▸ **Provided material**
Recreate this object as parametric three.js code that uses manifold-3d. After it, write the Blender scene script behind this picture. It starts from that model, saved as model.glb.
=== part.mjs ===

* * *

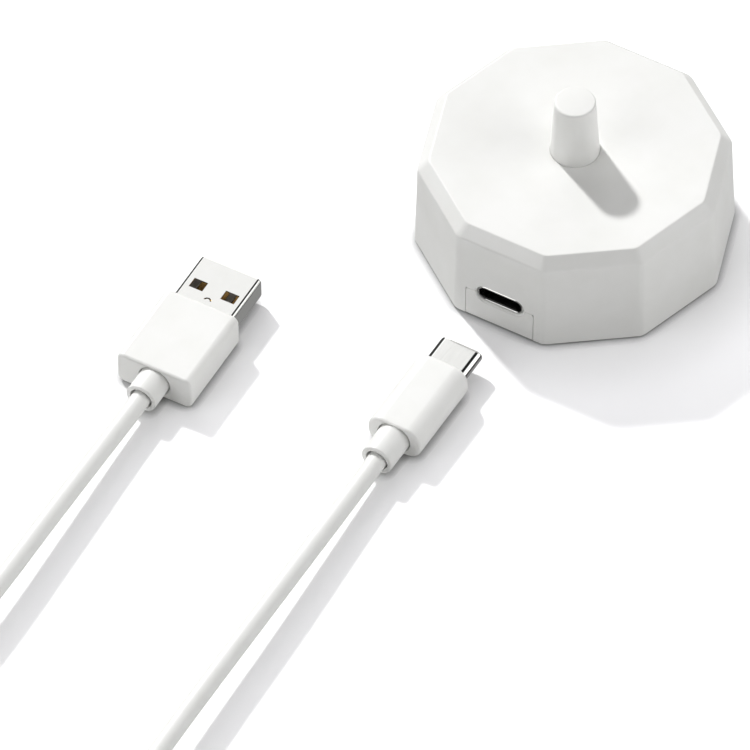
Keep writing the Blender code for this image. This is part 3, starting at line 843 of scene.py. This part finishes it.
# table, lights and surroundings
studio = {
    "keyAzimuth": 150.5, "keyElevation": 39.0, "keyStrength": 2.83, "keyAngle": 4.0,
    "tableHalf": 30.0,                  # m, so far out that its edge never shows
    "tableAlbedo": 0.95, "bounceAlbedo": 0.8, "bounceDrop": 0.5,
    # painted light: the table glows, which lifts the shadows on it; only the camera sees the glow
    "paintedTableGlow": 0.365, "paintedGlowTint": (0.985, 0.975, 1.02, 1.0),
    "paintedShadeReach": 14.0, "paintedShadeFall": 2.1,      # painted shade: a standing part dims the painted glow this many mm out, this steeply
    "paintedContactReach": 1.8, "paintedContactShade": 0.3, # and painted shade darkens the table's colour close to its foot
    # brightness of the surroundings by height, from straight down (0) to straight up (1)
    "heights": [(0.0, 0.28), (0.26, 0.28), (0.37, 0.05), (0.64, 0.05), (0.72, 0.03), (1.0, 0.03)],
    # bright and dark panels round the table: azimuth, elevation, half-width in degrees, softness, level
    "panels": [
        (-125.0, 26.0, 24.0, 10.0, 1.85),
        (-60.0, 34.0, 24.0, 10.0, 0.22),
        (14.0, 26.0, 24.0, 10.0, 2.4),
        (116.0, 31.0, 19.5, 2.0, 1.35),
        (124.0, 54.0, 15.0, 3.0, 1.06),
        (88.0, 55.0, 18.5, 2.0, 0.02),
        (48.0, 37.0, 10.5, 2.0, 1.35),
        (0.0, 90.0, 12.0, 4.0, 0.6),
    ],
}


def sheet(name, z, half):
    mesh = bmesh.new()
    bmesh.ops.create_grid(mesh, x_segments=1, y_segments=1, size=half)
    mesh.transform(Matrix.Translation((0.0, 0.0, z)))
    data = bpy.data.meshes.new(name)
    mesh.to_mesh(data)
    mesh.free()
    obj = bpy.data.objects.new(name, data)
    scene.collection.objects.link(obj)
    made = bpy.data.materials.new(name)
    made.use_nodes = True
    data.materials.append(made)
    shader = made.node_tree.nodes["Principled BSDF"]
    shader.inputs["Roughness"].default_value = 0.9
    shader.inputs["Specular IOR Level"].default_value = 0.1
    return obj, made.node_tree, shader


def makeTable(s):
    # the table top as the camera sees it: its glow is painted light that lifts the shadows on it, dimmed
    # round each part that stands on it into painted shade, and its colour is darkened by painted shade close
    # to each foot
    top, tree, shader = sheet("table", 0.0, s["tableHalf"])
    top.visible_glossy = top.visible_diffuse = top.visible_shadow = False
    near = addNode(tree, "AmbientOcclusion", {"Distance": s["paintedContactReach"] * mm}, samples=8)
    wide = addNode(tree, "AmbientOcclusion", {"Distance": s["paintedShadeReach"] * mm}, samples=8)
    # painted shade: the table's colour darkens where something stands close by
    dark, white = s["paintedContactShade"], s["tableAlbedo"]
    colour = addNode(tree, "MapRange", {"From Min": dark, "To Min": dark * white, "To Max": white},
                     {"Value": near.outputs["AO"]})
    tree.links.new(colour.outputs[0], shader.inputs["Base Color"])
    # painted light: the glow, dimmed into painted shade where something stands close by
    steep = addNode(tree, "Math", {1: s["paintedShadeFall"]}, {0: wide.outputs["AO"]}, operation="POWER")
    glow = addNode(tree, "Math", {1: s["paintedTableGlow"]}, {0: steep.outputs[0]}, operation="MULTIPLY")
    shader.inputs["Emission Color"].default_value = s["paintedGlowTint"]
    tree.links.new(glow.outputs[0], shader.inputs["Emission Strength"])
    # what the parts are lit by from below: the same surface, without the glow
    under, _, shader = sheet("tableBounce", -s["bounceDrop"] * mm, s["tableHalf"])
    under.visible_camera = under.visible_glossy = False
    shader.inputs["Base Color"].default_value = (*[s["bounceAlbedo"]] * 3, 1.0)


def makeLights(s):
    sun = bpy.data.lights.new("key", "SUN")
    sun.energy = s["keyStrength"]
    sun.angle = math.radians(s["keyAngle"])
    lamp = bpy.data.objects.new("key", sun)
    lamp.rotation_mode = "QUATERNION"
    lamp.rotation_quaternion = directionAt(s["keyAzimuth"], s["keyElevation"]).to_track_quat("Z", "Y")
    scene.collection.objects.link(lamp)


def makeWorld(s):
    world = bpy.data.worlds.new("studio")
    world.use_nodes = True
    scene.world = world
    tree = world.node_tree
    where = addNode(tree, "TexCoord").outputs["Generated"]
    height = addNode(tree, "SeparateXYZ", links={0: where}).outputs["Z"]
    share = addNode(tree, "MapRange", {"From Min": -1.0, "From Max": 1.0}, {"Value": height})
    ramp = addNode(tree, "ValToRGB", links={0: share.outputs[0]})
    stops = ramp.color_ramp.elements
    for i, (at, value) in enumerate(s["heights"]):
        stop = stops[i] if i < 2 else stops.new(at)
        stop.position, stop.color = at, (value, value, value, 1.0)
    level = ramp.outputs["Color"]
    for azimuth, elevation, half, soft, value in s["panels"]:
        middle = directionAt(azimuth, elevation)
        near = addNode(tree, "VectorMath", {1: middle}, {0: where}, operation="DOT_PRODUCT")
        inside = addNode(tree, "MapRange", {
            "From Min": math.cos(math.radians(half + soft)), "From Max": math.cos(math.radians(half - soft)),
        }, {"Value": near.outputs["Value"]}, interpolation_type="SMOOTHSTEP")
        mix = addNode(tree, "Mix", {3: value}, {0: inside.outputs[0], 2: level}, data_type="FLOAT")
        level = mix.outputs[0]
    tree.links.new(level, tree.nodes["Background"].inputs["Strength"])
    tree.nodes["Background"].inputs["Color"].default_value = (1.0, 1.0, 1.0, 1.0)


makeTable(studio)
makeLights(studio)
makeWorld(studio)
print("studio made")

▸ **To be done**
Every line that holds the word "Blender" should be extracted.

▸ **The reply**
Recreate this object as parametric three.js code that uses manifold-3d. After it, write the Blender scene script behind this picture. It starts from that model, saved as model.glb.
Keep writing the Blender code for this image. This is part 3, starting at line 843 of scene.py. This part finishes it.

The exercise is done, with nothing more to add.